• **Supplied information**
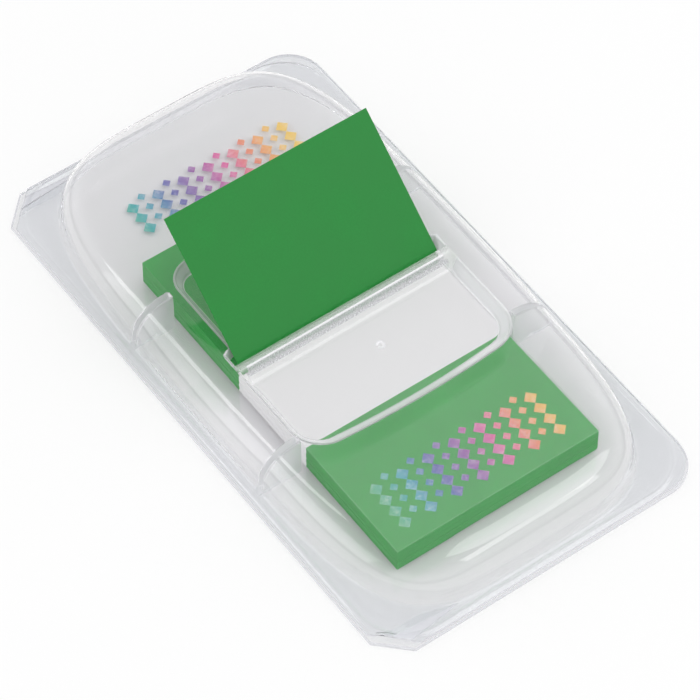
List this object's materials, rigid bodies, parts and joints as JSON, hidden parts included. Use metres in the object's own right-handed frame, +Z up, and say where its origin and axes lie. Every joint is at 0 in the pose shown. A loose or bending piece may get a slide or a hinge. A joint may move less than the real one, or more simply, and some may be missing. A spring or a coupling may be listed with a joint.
{
  "type": "sticky index tabs",
  "caption": "Green film index tabs stacked as a pad in a clear pop-up dispenser, with the top tab standing up through a cross slot.",
  "frame": {"origin": "centre of the base sheet's underside", "axes": "+X to the right across the tabs, +Y towards the rear end where the raised tab leans, +Z up"},
  "size_m": [0.0392, 0.0702, 0.0157],
  "materials": {
    "clear_base": "clear, glossy, with a sheared edge",
    "clear_cover": "clear thermoformed sheet, glossy, with a frosted lip",
    "pad_film": "stacked satin film, green at both ends and clear in the middle",
    "tab_film": "satin film, slightly translucent green"
  },
  "bodies": {
    "root": {"base_sheet": "clear_base", "cover": "clear_cover", "tab_pad": "pad_film", "raised_tab": "tab_film"}
  },
  "joints": []
}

• **Aim of the exercise**
Quote the data in full, keeping each word unchanged.

• **Output**
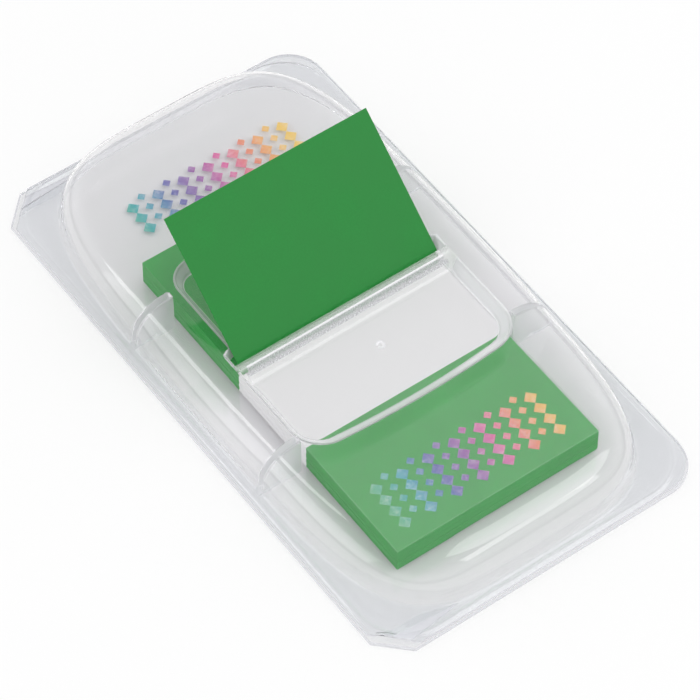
List this object's materials, rigid bodies, parts and joints as JSON, hidden parts included. Use metres in the object's own right-handed frame, +Z up, and say where its origin and axes lie. Every joint is at 0 in the pose shown. A loose or bending piece may get a slide or a hinge. A joint may move less than the real one, or more simply, and some may be missing. A spring or a coupling may be listed with a joint.
{
  "type": "sticky index tabs",
  "caption": "Green film index tabs stacked as a pad in a clear pop-up dispenser, with the top tab standing up through a cross slot.",
  "frame": {"origin": "centre of the base sheet's underside", "axes": "+X to the right across the tabs, +Y towards the rear end where the raised tab leans, +Z up"},
  "size_m": [0.0392, 0.0702, 0.0157],
  "materials": {
    "clear_base": "clear, glossy, with a sheared edge",
    "clear_cover": "clear thermoformed sheet, glossy, with a frosted lip",
    "pad_film": "stacked satin film, green at both ends and clear in the middle",
    "tab_film": "satin film, slightly translucent green"
  },
  "bodies": {
    "root": {"base_sheet": "clear_base", "cover": "clear_cover", "tab_pad": "pad_film", "raised_tab": "tab_film"}
  },
  "joints": []
}